TAP Air Portugal posted a net profit of €4.1 million in 2025, the airline announced on April 9, 2026, extending a run of profitability that began in 2022.
The figure was heavily influenced by a €42 million corporate income tax adjustment tied to Portugal’s progressive reduction in its corporate tax rate.
The result marks the fourth consecutive year of profit for the Portuguese flag carrier since returning to the black following its renationalization and restructuring in the wake of the Covid-19 pandemic.
Operating revenue for the full year totaled €4.313 million, up 1.2% from 2024. The maintenance business was the standout contributor, with revenues rising 10.7%, while passenger revenue grew 0.8%. TAP carried 16.7 million passengers, a 3.4% increase year on year, and raised its load factor to 84.2%, up 1.9 percentage points.
In 2024, TAP had recorded a net income of €53.7 million, a stronger result that benefited from a less pressured operating environment.
Unit revenue under pressure
Capacity grew by 3.1%, and revenue passenger kilometers expanded by 5.5%, but unit revenue came under pressure. PRASK fell 2.3% to 6.96 cents, reflecting increased competition in core markets and weaker demand conditions in the North American market.
Recurring operating costs rose 3.6% to €4.070 million. Staff costs increased 7.9%, traffic costs grew 6.7%, and depreciation and amortization climbed 10.8%. A 5.4% reduction in fuel costs partially offset those increases. Recurring CASK rose 0.5% to 7.36 cents for the full year.
TAP recorded a recurring EBITDA of €742.9 million, a margin of 17.2%, and a recurring EBIT of €243.4 million, at a margin of 5.6%. The airline noted that the first quarter of 2025 was particularly challenging.
As of December 31, 2025, TAP held a liquidity position of €765.3 million, an improvement of €113.7 million compared with the same date in 2024 and recorded a net debt to EBITDA ratio of 2.6x.
EU restructuring plan completed
The results also mark the formal completion of TAP’s EU-approved restructuring plan, a condition imposed after the Portuguese government provided approximately €3.2 billion in state support to prevent the carrier’s collapse during the COVID-19 pandemic.

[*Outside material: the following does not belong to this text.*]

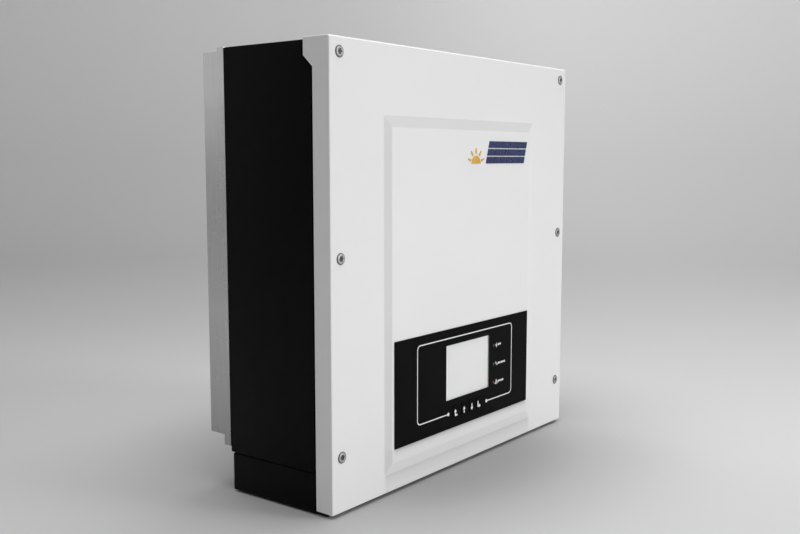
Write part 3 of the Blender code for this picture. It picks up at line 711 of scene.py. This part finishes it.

The European Commission acknowledged that TAP had implemented the required operational measures on time and restored long-term financial viability. An extension to June 30, 2026, was granted for the divestment of the catering subsidiary Cateringpor and the ground-handling unit SPdH, with TAP committing to return €24.99 million to the Portuguese state as part of that extension.
Strategy for 2026
TAP CEO Luís Rodrigues said the airline would accelerate execution of its defined priorities in 2026, with a focus on transatlantic expansion. The airline plans to add two new destinations in Brazil, bringing its total Brazilian network to 15 routes, of which 10 would be served exclusively by TAP. Porto operations are also set to expand, with new routes and the development of a maintenance hub at the city’s airport.
The airline said it expects demand to remain resilient and anticipates improved load factors and unit revenues despite planned capacity growth, with fuel cost movements partially offset by pricing aligned with market trends.
Privatization backdrop
The results arrive at a significant moment in TAP’s ownership trajectory. With the EU restructuring plan now closed, the Portuguese government is actively progressing the sale of a 44.9% stake in the airline, with a further 5% earmarked for employees.
Both Lufthansa Group and Air France-KLM submitted non-binding offers for the stake on April 2, 2026, meeting the government’s deadline. The third invited bidder, International Airlines Group (IAG), has withdrawn from the process due to concerns about the deal’s minority structure. Portuguese Infrastructure Minister Miguel Pinto Luz has said a winning bidder is expected to be selected by the summer of 2026.